When a taxpayer files a fraudulent return, it almost always takes the IRS several years to establish fraud.  Sometimes, the IRS establishes fraud after a criminal case which by its nature will take several years before the civil case follows.  Sometimes the IRS establishes fraud in a civil case with no criminal component; however, taxpayers rarely concede that they committed fraud in filing a return so even these civil cases usually end up in Tax Court and otherwise take much longer than the ordinary case before fraud is established.  Because of the length of time it takes to establish fraud and the importance of a fraud determination in the panoply of penalties, the language of BC 523(a)(7) makes no sense when read literally.  Read literally, as the three circuit courts did 25 years ago and as Bush follows, the fraud penalty, like all other tax penalties (not counting the trust fund recovery penalty), gets discharged three years after the due date of the return.  This does not seem to be the result Congress wanted nor is it a result that necessarily makes sense from a policy standpoint given the egregious behavior that underlies the determination of fraud, but this is where the language of the statute has taken the courts.

The years at issue in this case are 2009-2011.  At the time of filing the bankruptcy petition in this case two of the three years, for which the taxpayers timely filed their returns, were more than three years old.  The taxpayers’ returns for these years were fraudulent.  The question is whether the language of the statute permits the discharge of these taxes or whether they are discharged under the language of the bankruptcy code.

As the Court in Bush discusses, subparagraph 523(a)(7) has two parts in its description of how to treat tax penalties, and, depending on whether you read these two parts as creating two separate tests that must both be met or whether you read them as requiring that only one of the tests be met, a different result attaches.  The statute reads:

A discharge under section 727…. Of this title does not discharge an individual debtor from any debt –

(7) to the extent such debt is for a fine, penalty, or forfeiture payable to and for the benefit of a governmental unit, and is not compensation of actual pecuniary loss, other than a tax penalty –

(A) relating to a tax of a kind not specified in paragraph (1) of this subsection, or

(B) imposed with respect to a transaction or event that occurred before three years before the filing of the petition.

The IRS made the same arguments it made 25 years ago.  It argued that the statute could be read two ways.  As the majority of courts reviewing the statute have done, it could be read to discharge a penalty that meets either (A) or (B); however, as an earlier opinion in the 7th Circuit (the Circuit to which an appeal in the Bush case lies) had done, the statute could be read as interpreting (A) addressing tax penalties and (B) addressing “free-standing penalties.”  Because of the confusion caused by the statute, the Court should resort to the legislative history in order to determine the correct meaning of the statute.  The legislative history, according to the IRS, supports the second conclusion and excepts the fraud penalty from discharge.  I thought this argument had merit 25 years ago when I argued for appeal of the cases that ultimately went the other way.

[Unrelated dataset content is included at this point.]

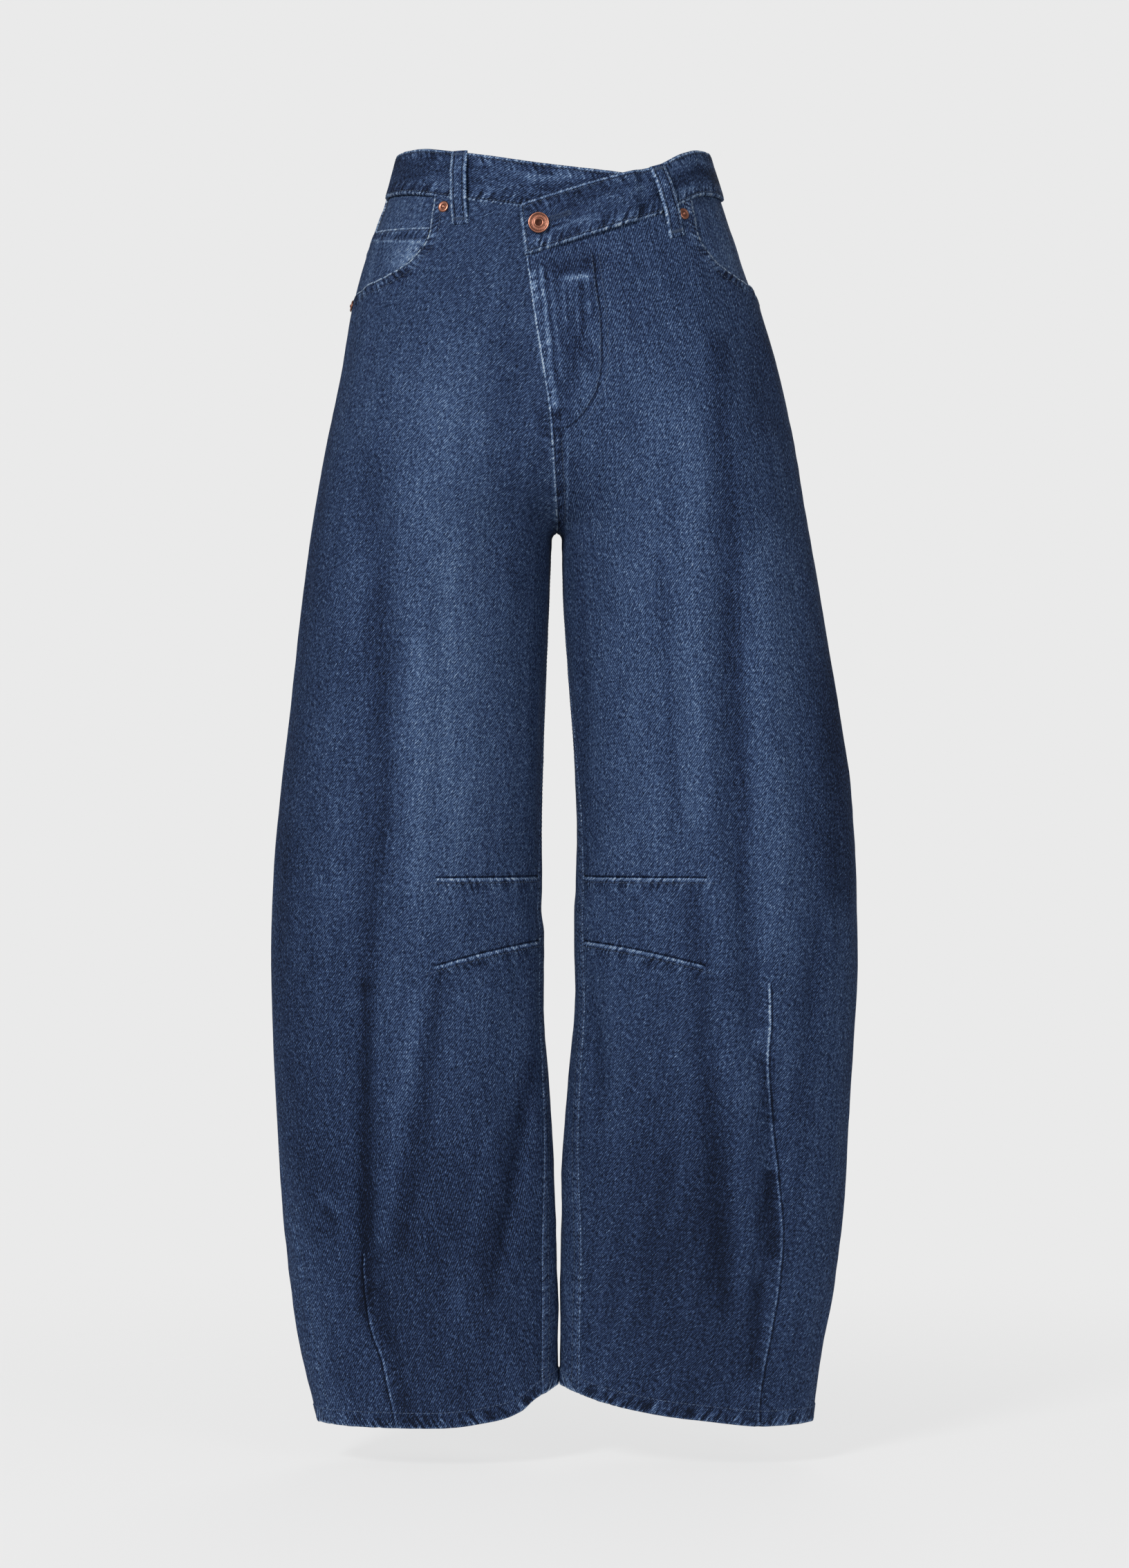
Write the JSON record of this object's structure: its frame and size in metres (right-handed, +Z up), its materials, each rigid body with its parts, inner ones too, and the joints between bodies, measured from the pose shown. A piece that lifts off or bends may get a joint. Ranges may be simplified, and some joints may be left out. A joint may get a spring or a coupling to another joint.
{
  "type": "wide-leg jeans",
  "caption": "High-waisted jeans with curved barrel legs, a crossover waistband fastened off centre, knee darts and round front pockets, hollow as worn.",
  "frame": {"origin": "middle of the waist, at the height of the waistband's top edge at the sides", "axes": "+Z up towards the waist from the hems, -Y out of the front, +X towards the wearer's left"},
  "size_m": [0.4827, 0.2366, 1.0399],
  "materials": {
    "denim": "matte twill, mid blue",
    "denim_worn": "matte twill, faded",
    "denim_dark": "matte twill, dark",
    "copper": "copper-coloured, worn satin"
  },
  "bodies": {
    "root": {"waistband": "denim_dark", "front_right": "denim", "front_left": "denim", "back_right": "denim", "back_left": "denim", "yoke_right": "denim_dark", "yoke_left": "denim_dark", "pocket_facing_right": "denim_worn", "pocket_facing_left": "denim_worn", "back_pocket_right": "denim_worn", "back_pocket_left": "denim_worn", "coin_pocket": "denim_worn", "belt_loop_front_right": "denim_worn", "belt_loop_front_left": "denim_worn", "belt_loop_back_right": "denim_worn", "belt_loop_back_left": "denim_worn", "belt_loop_centre_back": "denim_worn", "button": "copper", "rivet_mouth_right": "copper", "rivet_mouth_left": "copper", "rivet_side_right": "copper", "rivet_side_left": "copper"}
  },
  "joints": []
}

The Court here finds that the IRS argument is flawed because (B) does not limit itself to “free-standing penalties.”  By its language it applies equally to tax penalties as well as free standing penalties.  Therefore, the statute is not ambiguous and the Court does not need legislative history to get to the correct result.  This interpretation of the statute caused the Court to determine that the fraud penalty for 2009 and 2010 were discharged by the bankruptcy.  A different result, however, attaches to 2011 because the bankruptcy petition for that year was filed within three years of the due date of the return.  Because the due date for the 2011 return occurred within three years of the bankruptcy petition, the fraud penalty for that year is excepted from discharge.

Will the latest loss put this issue back into the freezer for another 25 years when another generation of government lawyers looks at the statute and determines that it should not discharge fraud penalties?  Will the latest loss cause the IRS to abandon the issue forever?  If your client has this issue, watching whether the Bush case gets appealed will provide the short term answer.